> [Prompt]: Reproduce exactly the section that begins at the line containing "past_cover = V(x0, MOTOR_HALF_LENGTH" and ends at the line containing "for node in", both lines included; omit all other lines.

> [Provided data]:
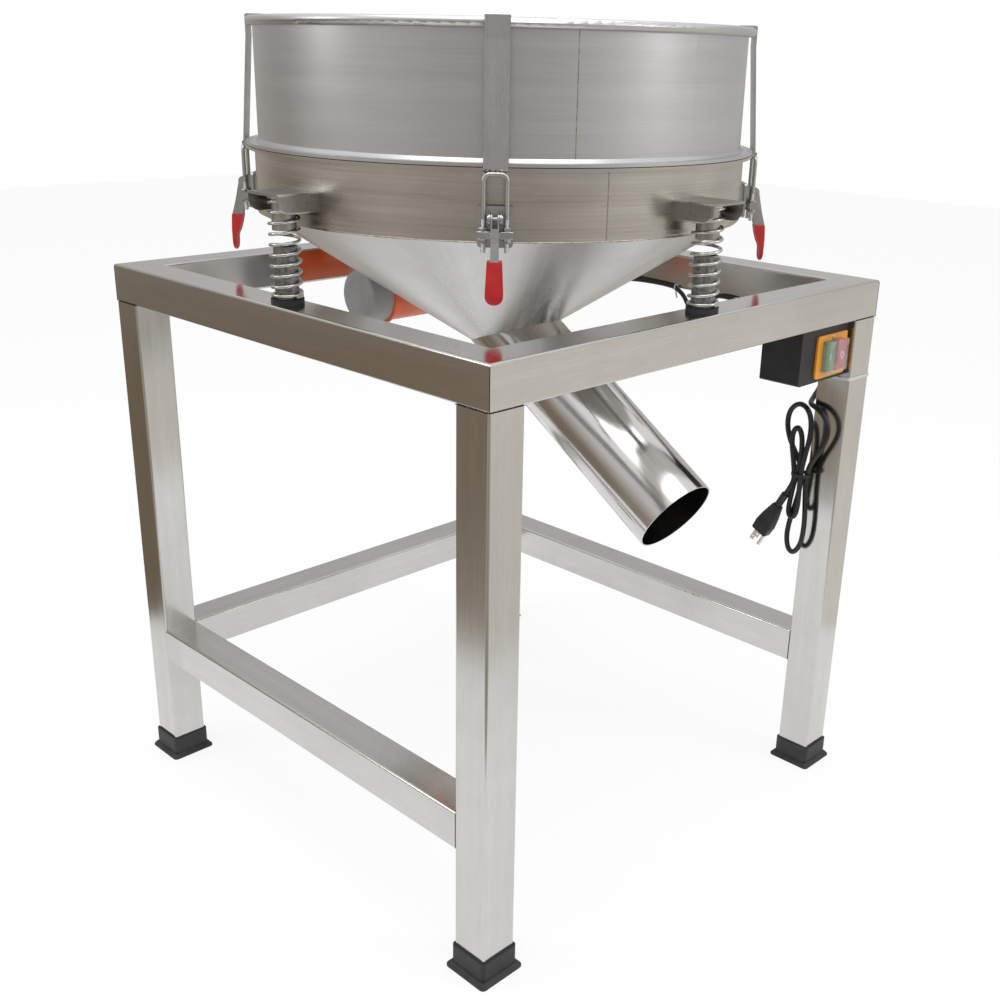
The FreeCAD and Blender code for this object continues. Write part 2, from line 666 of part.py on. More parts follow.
def eccentric_weight():
    """Half disc clamped on the shaft's end."""
    base = MOTOR_HALF_LENGTH + MOTOR_FLANGE + 2
    disc = cylinder(WEIGHT_RADIUS, WEIGHT_WIDTH, V(0, 0, base))
    half = box(-WEIGHT_RADIUS, 0, -WEIGHT_RADIUS, WEIGHT_RADIUS, base, base + WEIGHT_WIDTH)
    hub = cylinder(2 * SHAFT_RADIUS, WEIGHT_WIDTH, V(0, 0, base))
    return fuse([disc.common(half), hub]).cut(cylinder(SHAFT_RADIUS, WEIGHT_WIDTH, V(0, 0, base)))


def bearing():
    low = MOTOR_HALF_LENGTH - BEARING_WIDTH - 2
    return ring(BEARING_RADIUS, SHAFT_RADIUS + SHAFT_CLEAR, BEARING_WIDTH, V(0, 0, low))


def motor_mount():
    """Pad between the motor's foot and the hopper, coped to the hopper and welded on."""
    pad = box(MOTOR_FOOT_RISE, MOTOR_DROP + 6, -MOTOR_FOOT_WIDTH / 2 - 5, MOTOR_FOOT_WIDTH / 2 + 5,
              -MOTOR_FOOT_LENGTH / 2 - 4, MOTOR_FOOT_LENGTH / 2 + 4)
    pad = round_edges(pad, 8, V(1, 0, 0))
    return to_motor(pad).cut(cone_solid(0))


def terminal_box():
    depth, length, width = TERMINAL_BOX
    body = box(-width / 2, width / 2, -MOTOR_RADIUS - depth, -MOTOR_RADIUS + 6,
               TERMINAL_SIDE, TERMINAL_SIDE + length)
    body = round_edges(body, 3, V(0, 1, 0))
    body = body.cut(cylinder(MOTOR_RADIUS, 200, V(0, 0, -100)))
    return to_motor(body)


def build_motor():
    export("motor_mount", [motor_mount()])
    export("motor_housing", [to_motor(motor_housing())])
    export("motor_end_covers", [to_motor(c) for c in both_ends(motor_cover())])
    export("motor_shaft", [to_motor(motor_shaft())])
    export("eccentric_weights", [to_motor(w) for w in both_ends(eccentric_weight())])
    export("motor_bearings", [to_motor(b) for b in both_ends(bearing())])
    export("motor_terminal_box", [terminal_box()])


# ---------------------------------------------------------------- switch

def plate_hole():
    """Opening in the yellow plate for the two push buttons."""
    half_y = BUTTON_WIDTH + BUTTON_GAP / 2 + BUTTON_CLEAR
    half_z = BUTTON_HEIGHT / 2 + BUTTON_CLEAR
    return half_y, half_z


def switch_box():
    left = BOX_RIGHT - BOX_WIDTH
    low = RAIL_BASE - BOX_HEIGHT
    back = BOX_FRONT - BOX_DEPTH
    outer = round_edges(box(back, BOX_FRONT, left, BOX_RIGHT, low, RAIL_BASE), BOX_CORNER, V(1, 0, 0))
    wall = BOX_WALL
    inner = box(back + wall, BOX_FRONT - wall, left + wall, BOX_RIGHT - wall, low + wall, RAIL_BASE - wall)
    half_y, half_z = plate_hole()
    mouth = box(BOX_FRONT - 2 * wall, BOX_FRONT + 1, PLATE_Y - half_y, PLATE_Y + half_y,
                PLATE_Z - half_z, PLATE_Z + half_z)
    exit_hole = cylinder(CORD_RADIUS, 4 * wall,
                         V(back + GLAND_SIDE_BACK, BOX_RIGHT - 2 * wall, RAIL_BASE - GLAND_DROP), V(0, 1, 0))
    return outer.cut(fuse([inner, mouth])).cut(exit_hole)


def switch_plate():
    plate = box(BOX_FRONT, BOX_FRONT + PLATE_THICK, PLATE_Y - PLATE_WIDTH / 2, PLATE_Y + PLATE_WIDTH / 2,
                PLATE_Z - PLATE_HEIGHT / 2, PLATE_Z + PLATE_HEIGHT / 2)
    plate = round_edges(plate, 4, V(1, 0, 0))
    half_y, half_z = plate_hole()
    hole = box(BOX_FRONT - 1, BOX_FRONT + 2 * PLATE_THICK, PLATE_Y - half_y, PLATE_Y + half_y,
               PLATE_Z - half_z, PLATE_Z + half_z)
    return plate.cut(hole)


def button(side, proud):
    """Push button of the pair; side -1 is start and +1 is stop."""
    front = BOX_FRONT + PLATE_THICK + proud
    y0 = PLATE_Y + (BUTTON_GAP / 2 if side > 0 else -BUTTON_GAP / 2 - BUTTON_WIDTH)
    body = box(BOX_FRONT - BUTTON_BODY, front, y0, y0 + BUTTON_WIDTH,
               PLATE_Z - BUTTON_HEIGHT / 2, PLATE_Z + BUTTON_HEIGHT / 2)
    edges = [e for e in body.Edges if e.BoundBox.XMin > front - 0.01]
    return body.makeFillet(1.5, edges)


def button_cover():
    """Clear soft hood over the buttons, seated on the plate's face."""
    half_y, half_z = plate_hole()
    base = BOX_FRONT + PLATE_THICK
    front = base + STOP_PROUD + COVER_CLEAR
    sheet = COVER_SHEET
    outer = box(base, front + sheet, PLATE_Y - half_y - sheet, PLATE_Y + half_y + sheet,
                PLATE_Z - half_z - sheet, PLATE_Z + half_z + sheet)
    edges = [e for e in outer.Edges if e.BoundBox.XMin > front]
    outer = outer.makeFillet(sheet * 0.9, edges)
    inner = box(base, front, PLATE_Y - half_y, PLATE_Y + half_y, PLATE_Z - half_z, PLATE_Z + half_z)
    return outer.cut(inner)


def gland_axis():
    return BOX_FRONT - BOX_DEPTH + GLAND_SIDE_BACK, RAIL_BASE - GLAND_DROP


def cord_gland():
    x, z = gland_axis()
    body = cylinder(GLAND_RADIUS, GLAND_LENGTH, V(x, BOX_RIGHT, z), V(0, 1, 0))
    end = [e for e in body.Edges if e.BoundBox.YMin > BOX_RIGHT + GLAND_LENGTH - 0.01]
    body = body.makeChamfer(2.5, end)
    return body.cut(cylinder(CORD_RADIUS, GLAND_LENGTH, V(x, BOX_RIGHT, z), V(0, 1, 0)))


def build_switch():
    export("switch_box", [switch_box()])
    export("switch_plate", [switch_plate()])
    export("start_button", [button(-1, BUTTON_PROUD)])
    export("stop_button", [button(1, STOP_PROUD)])
    export("button_cover", [button_cover()])
    export("cord_gland", [cord_gland()])


# ---------------------------------------------------------------- cords

def cord_wire(name, points):
    """Straight runs joined by tangent arcs, as a flexible cord lies."""
    edges = []
    here = points[0]
    radii = []
    length = 0.0
    for before, corner, after in zip(points, points[1:], points[2:]):
        a = (before - corner)
        b = (after - corner)
        shorter = min(a.Length, b.Length)
        a.normalize()
        b.normalize()
        turn = math.pi - math.acos(max(-1.0, min(1.0, a.dot(b))))
        setback = 0.45 * shorter
        radius = setback / math.tan(turn / 2)
        radii.append(round(radius, 1))
        start = corner + a * setback
        end = corner + b * setback
        bisector = (a + b).normalize()
        centre = corner + bisector * (radius / math.cos(turn / 2))
        middle = centre - bisector * radius
        edges.append(Part.LineSegment(here, start).toShape())
        edges.append(Part.Arc(start, middle, end).toShape())
        length += here.distanceToPoint(start) + radius * turn
        here = end
    edges.append(Part.LineSegment(here, points[-1]).toShape())
    length += here.distanceToPoint(points[-1])
    print(name, "radii", radii, "length", round(length, 1))
    return Part.Wire(edges), length


def cord_tube(name, points, radius):
    wire, length = cord_wire(name, points)
    direction = (points[1] - points[0]).normalize()
    section = Part.Wire(Part.makeCircle(radius, points[0], direction))
    tube = wire.makePipeShell([section], True, False)
    print(name, "volume ratio", round(tube.Volume / (math.pi * radius * radius * length), 4))
    return tube


def by_corner(x, y, z):
    """Place given from the point under the rails at the frame's front right corner."""
    return V(HALF + x, HALF + y, RAIL_BASE + z)


def power_cord_route():
    """From the gland round the back of the leg, then the small loop down to the tie."""
    x, z = gland_axis()
    start = V(x, BOX_RIGHT + GLAND_LENGTH, z)
    rest = [(-61.5, -19, -51), (-63, -4, -67), (-65, -2, -91), (-65, -15, -111), (-62, -35, -122),
            (-55, -55, -126), (-38, -62, -128), (-21, -64, -139), (-14, -65, -159), (-20, -66, -180),
            (-31, -67, -199), (-41, -67, -217), (-48, -67, -236)]
    return [start] + [by_corner(*place) for place in rest]


def cord_tail_route():
    """From the tied middle of the hank to the plug."""
    places = [(-52, -72, -221), (-53.5, -75.5, -235), (-58.4, -78, -247), (-64.4, -79, -259)]
    return [by_corner(*place) for place in places]


def plug_axis():
    route = cord_tail_route()
    return (route[-1] - route[-2]).normalize()


def in_plug_frame(shape):
    """From +Z along the plug's length and +X across its width to where the plug hangs."""
    along = plug_axis()
    across = V(along.z, 0, -along.x).normalize() * -1
    third = along.cross(across)
    end = cord_tail_route()[-1]
    matrix = FreeCAD.Matrix(across.x, third.x, along.x, end.x, across.y, third.y, along.y, end.y,
                            across.z, third.z, along.z, end.z, 0, 0, 0, 1)
    placed = shape.copy()
    placed.Placement = FreeCAD.Placement(matrix)
    return placed


def plug_body():
    """Moulded plug: ribless strain relief that widens to a flat-faced body."""
    neck = cylinder(PLUG_NECK_RADIUS, PLUG_NECK, V(0, 0, 0))
    wires = []
    for z, wide, deep in ((PLUG_NECK - 6, 0.5, 0.62), (PLUG_NECK + 16, 0.85, 0.92),
                          (PLUG_NECK + 30, 1.0, 1.0), (PLUG_NECK + PLUG_LENGTH, 0.94, 0.96)):
        x, y = wide * PLUG_WIDTH / 2, deep * PLUG_DEPTH / 2
        r = 0.35 * min(x, y)
        corner = round_edges(box(-x, x, -y, y, z, z + 1), r, UP)
        outline = [f for f in corner.Faces if abs(f.CenterOfMass.z - z) < 1e-6][0].OuterWire
        wires.append(outline)
    body = Part.makeLoft(wires, True, True)
    return in_plug_frame(fuse([neck, body]))


def plug_blades():
    base = PLUG_NECK + PLUG_LENGTH
    blades = []
    for side in (-1, 1):
        y = side * BLADE_SPACING / 2
        blade = box(-BLADE_WIDTH / 2 - 3, BLADE_WIDTH / 2 - 3, y - BLADE_THICK / 2, y + BLADE_THICK / 2,
                    base, base + BLADE_LENGTH)
        hole = cylinder(1.5, 4, V(-3, y - 2, base + BLADE_LENGTH - 5), V(0, 1, 0))
        blades.append(blade.cut(hole))
    ground = cylinder(GROUND_RADIUS, GROUND_LENGTH, V(GROUND_OFFSET - 3.4, 0, base))
    return [in_plug_frame(b) for b in blades + [ground]]


def cord_hank():
    """Outer shape of the tied hank: wide loops above the tie, a slim bundle below."""
    levels = [(-353, -55, 5, 6), (-339, -55, 11, 8), (-314, -53, 12, 9), (-289, -50, 11, 10),
              (-259, -50, 9, 10), (-229, -52, 9.5, 10.5), (-204, -56, 17, 10.5), (-179, -60, 21, 10.5),
              (-154, -63, 22, 10), (-134, -62, 18, 9), (-123, -61, 8, 6)]
    wires = []
    for z, x, wide, deep in levels:
        centre = by_corner(x, HANK_BEHIND, z)
        curve = Part.Ellipse(centre, max(wide, deep), min(wide, deep))
        wire = Part.Wire(curve.toShape())
        if deep > wide:
            wire.rotate(centre, UP, 90)
        wires.append(wire)
    return Part.makeLoft(wires, True, False)


def motor_lead_route():
    """From the terminal box across to the right rail, along it and into the switch box."""
    depth = MOTOR_RADIUS + TERMINAL_BOX[0] / 2
    x0 = -MOTOR_REACH - depth * math.cos(SLOPE)
    z0 = MOTOR_Z + depth * math.sin(SLOPE)
    back = BOX_FRONT - BOX_DEPTH
    start = V(x0, TERMINAL_SIDE + TERMINAL_BOX[1] + LEAD_LIFT, z0)
    past_cover = V(x0, MOTOR_HALF_LENGTH + MOTOR_FLANGE + MOTOR_COVER_LENGTH + 8, z0 - 1)
    rest = [(-582, -228, 14), (-560, -192, 7), (-530, -156, 3), (-494, -118, 1), (-454, -86, 1.5),
            (-412, -65, 3), (-366, -55.5, 4.5), (-328, -54, 4), (-306, -54, 2), (-290, -54, -8),
            (-281, -54, -22), (-268, -54, -28), (-254, -54, -22), (-243, -54, -8), (-228, -54.5, 1),
            (-206, -55.5, 1.5), (-164, -57, -6), (-122, -63, -16), (-89, -72, -22.8)]
    end = by_corner(0, -75, -23.5)
    end.x = back
    return [start, past_cover] + [by_corner(*place) for place in rest] + [end]


def build_cords():
    route = power_cord_route()
    cord = cord_tube("power_cord", route, CORD_RADIUS)
    tail = cord_tube("cord_tail", cord_tail_route(), CORD_RADIUS)
    export("power_cord", [cord])
    export("cord_tail", [tail])
    export("cord_hank", [cord_hank().cut(cord).cut(tail)])
    export("plug_body", [plug_body()])
    export("plug_blades", plug_blades())
    export("motor_lead", [cord_tube("motor_lead", motor_lead_route(), LEAD_RADIUS)])


build_frame()
build_springs()
build_body()
build_clamps()
build_motor()
build_switch()
build_cords()
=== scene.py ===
# %% [markdown]
# # A vibrating sieve on a square-tube stand
# The CAD model is loaded as a fixed frame, and this lesson dresses it: the light, the steel
# finishes, the springs, the cord and the small hardware that a drawing leaves out.

# %% Load the frame
import math
import random

import bmesh
import bpy
from mathutils import Matrix, Vector


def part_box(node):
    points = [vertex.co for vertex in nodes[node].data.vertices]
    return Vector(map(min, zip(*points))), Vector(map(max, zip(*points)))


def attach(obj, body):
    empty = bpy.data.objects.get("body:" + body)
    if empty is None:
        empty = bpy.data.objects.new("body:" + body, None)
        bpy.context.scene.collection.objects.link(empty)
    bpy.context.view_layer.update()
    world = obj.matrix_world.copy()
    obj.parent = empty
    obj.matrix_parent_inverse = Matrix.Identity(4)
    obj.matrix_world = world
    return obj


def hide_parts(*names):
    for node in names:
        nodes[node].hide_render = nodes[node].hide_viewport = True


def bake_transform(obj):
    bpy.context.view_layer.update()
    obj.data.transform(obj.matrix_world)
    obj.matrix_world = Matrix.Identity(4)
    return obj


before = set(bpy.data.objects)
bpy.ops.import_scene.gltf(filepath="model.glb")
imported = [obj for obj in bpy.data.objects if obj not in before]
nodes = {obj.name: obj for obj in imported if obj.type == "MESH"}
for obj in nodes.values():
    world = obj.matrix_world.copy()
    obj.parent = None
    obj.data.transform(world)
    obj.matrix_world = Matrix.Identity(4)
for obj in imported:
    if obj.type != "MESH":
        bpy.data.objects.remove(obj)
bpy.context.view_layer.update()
MM = 0.001
random.seed(7)


# %% [markdown]
# ## Camera
# The stand is seen from a little above its top, over the corner between its left and front
# sides. A lens of about 44 mm keeps the legs' gentle convergence. The camera is set by where
# it stands and by its turn, pitch and roll, because a shiny object is lined up by its edges.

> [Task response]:
    past_cover = V(x0, MOTOR_HALF_LENGTH + MOTOR_FLANGE + MOTOR_COVER_LENGTH + 8, z0 - 1)
    rest = [(-582, -228, 14), (-560, -192, 7), (-530, -156, 3), (-494, -118, 1), (-454, -86, 1.5),
            (-412, -65, 3), (-366, -55.5, 4.5), (-328, -54, 4), (-306, -54, 2), (-290, -54, -8),
            (-281, -54, -22), (-268, -54, -28), (-254, -54, -22), (-243, -54, -8), (-228, -54.5, 1),
            (-206, -55.5, 1.5), (-164, -57, -6), (-122, -63, -16), (-89, -72, -22.8)]
    end = by_corner(0, -75, -23.5)
    end.x = back
    return [start, past_cover] + [by_corner(*place) for place in rest] + [end]


def build_cords():
    route = power_cord_route()
    cord = cord_tube("power_cord", route, CORD_RADIUS)
    tail = cord_tube("cord_tail", cord_tail_route(), CORD_RADIUS)
    export("power_cord", [cord])
    export("cord_tail", [tail])
    export("cord_hank", [cord_hank().cut(cord).cut(tail)])
    export("plug_body", [plug_body()])
    export("plug_blades", plug_blades())
    export("motor_lead", [cord_tube("motor_lead", motor_lead_route(), LEAD_RADIUS)])


build_frame()
build_springs()
build_body()
build_clamps()
build_motor()
build_switch()
build_cords()
=== scene.py ===
# %% [markdown]
# # A vibrating sieve on a square-tube stand
# The CAD model is loaded as a fixed frame, and this lesson dresses it: the light, the steel
# finishes, the springs, the cord and the small hardware that a drawing leaves out.

# %% Load the frame
import math
import random

import bmesh
import bpy
from mathutils import Matrix, Vector


def part_box(node):
    points = [vertex.co for vertex in nodes[node].data.vertices]
    return Vector(map(min, zip(*points))), Vector(map(max, zip(*points)))


def attach(obj, body):
    empty = bpy.data.objects.get("body:" + body)
    if empty is None:
        empty = bpy.data.objects.new("body:" + body, None)
        bpy.context.scene.collection.objects.link(empty)
    bpy.context.view_layer.update()
    world = obj.matrix_world.copy()
    obj.parent = empty
    obj.matrix_parent_inverse = Matrix.Identity(4)
    obj.matrix_world = world
    return obj


def hide_parts(*names):
    for node in names:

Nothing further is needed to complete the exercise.